Same thing for the motor cortex. How ought your muscles to move? To quote the cheshire cat, "that depends a good deal on where you want to get to." It is not telling you where your muscles are now, it is fulfilling predictions about where your muscles will be a couple fractions of a second from now (which just so happens to usually be close to where they are now).

Since $P$ is making sensible predictions, I think “you naturally predict that you will be a comfortable temperature” is completely reasonable!

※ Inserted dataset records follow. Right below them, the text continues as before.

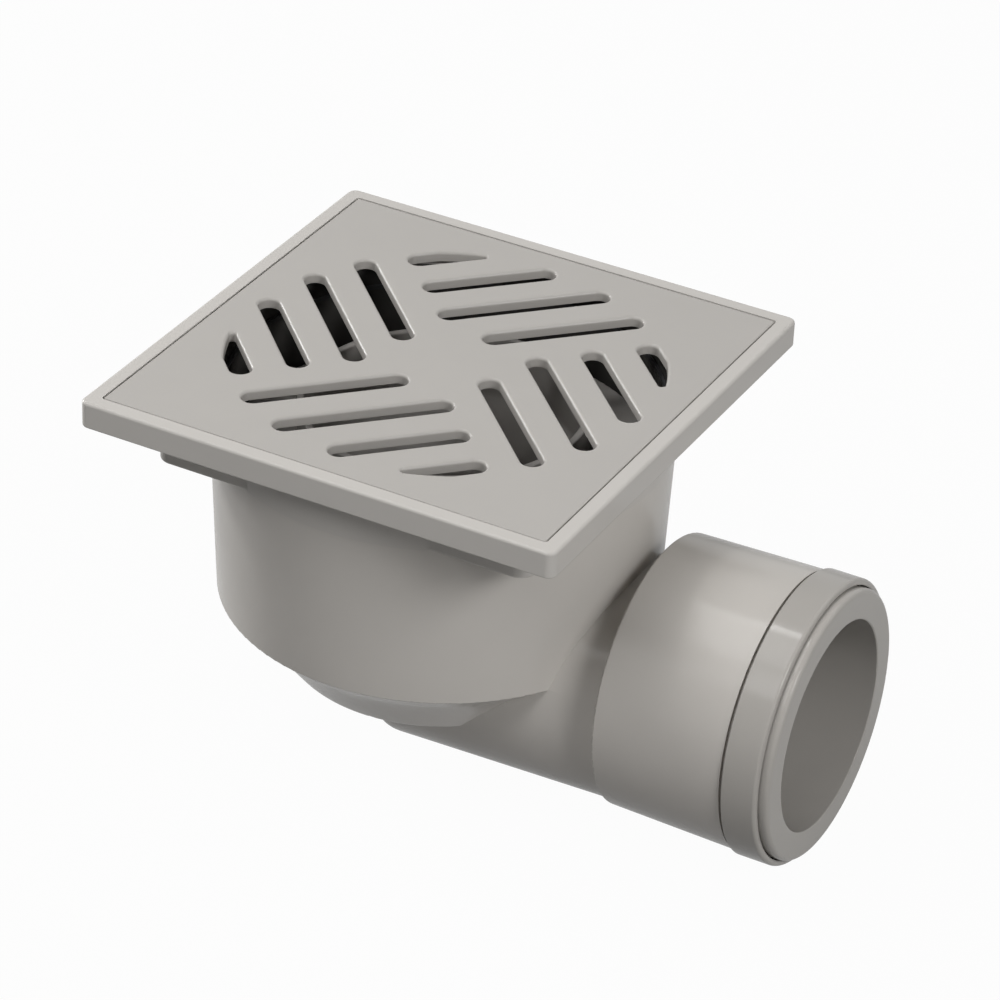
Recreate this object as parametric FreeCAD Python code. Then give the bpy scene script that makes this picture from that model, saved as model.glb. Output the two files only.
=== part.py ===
import FreeCAD, Part
import math
import os
from FreeCAD import Vector

# A floor gully trap: a square rim with a lift-out grate, a round bowl with a low side outlet,
# a removable water seal inside, and a socket that takes a 50 mm drain pipe.
# Millimetres. +Z is up, Z = 0 is the finished floor, +X runs along the outlet.

# Rim and neck
plate_side = 120.0
plate_corner_radius = 2.2
plate_edge_round = 0.8
plate_foot_round = 0.5
rim_height = 6.6
rim_width = 3.65
pocket_corner_radius = 0.9
frame_opening_step = 0.6
frame_floor_thickness = 4.3
neck_side = 96.0
neck_corner_radius = 4.0
neck_foot_round = 0.6
neck_depth = 11.1
neck_step = 0.1
neck_pocket_wall = 2.0
neck_pocket_roof = 2.0

# Grate: each quarter has four slots, and the outermost is cut short by the pattern's edge
grate_gap = 0.4
grate_thickness = 3.7
grate_corner_radius = 0.5
grate_edge_round = 0.3
slot_width = 5.2
slot_count = 4
slot_start = 6.4
first_slot_start = 13.3
pattern_margin = 5.55
slot_end_inset = 3.4
last_slot_inset = 4.025
last_slot_tip_width = 1.37
last_slot_tip_round = 0.6
slot_edge_round = 0.75

# Bowl
bowl_top_radius = 53.5
bowl_base_radius = 51.9
bowl_base_depth = 59.4
bowl_base_round = 0.5
bowl_wall = 2.5
bore_base_lift = 1.0
spigot_inset = 1.6
spigot_wall = 1.6
spigot_clearance = 0.15
base_step = 1.2
base_step_drop = 0.4
band_radius = 44.5
band_drop = 6.1
sump_radius = 35.3
sump_drop = 11.9
sump_floor = 2.6
sump_edge_round = 2.5
seat_rib_count = 6
seat_rib_thickness = 2.0
seat_rib_bearing = 2.3

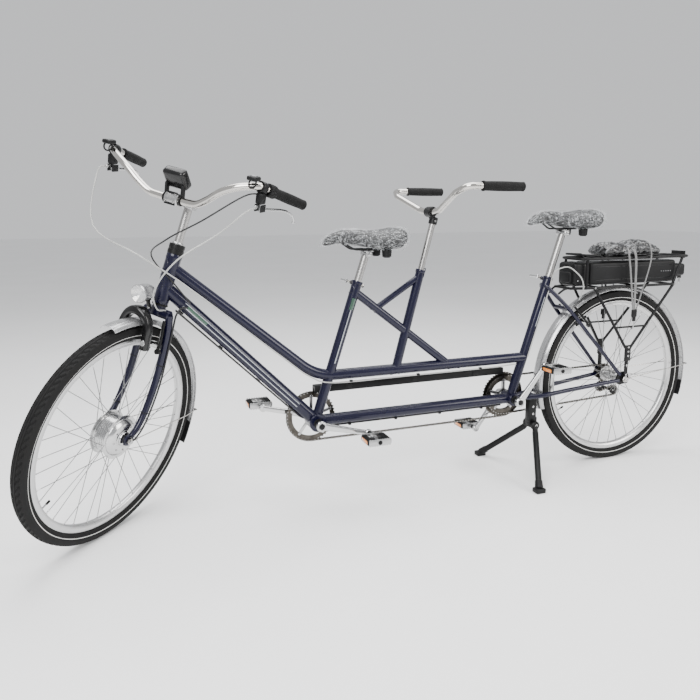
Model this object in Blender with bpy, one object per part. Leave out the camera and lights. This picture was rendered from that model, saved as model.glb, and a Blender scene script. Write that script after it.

Note that $P$ is occasionally wrong tho. For example, yesterday (true story) when I was chewing food, I thought I had partially swallowed it, when in fact I had swallowed all of it. In other words, I had a false belief that I had food in my mouth! Did that cause me to resolve the error by putting food in my mouth? No, the most likely action was to try chewing the food, which I did, causing my teeth to clack when no food was there (and presumably causing many prediction errors in my motor cortex). When I discovered the error, was my response to put food in my mouth? No, because that prediction error was now a few moments in the past. My beliefs about the past updated, but my decisions in the present would only influence the future probability, not the past probability, of having food in my mouth.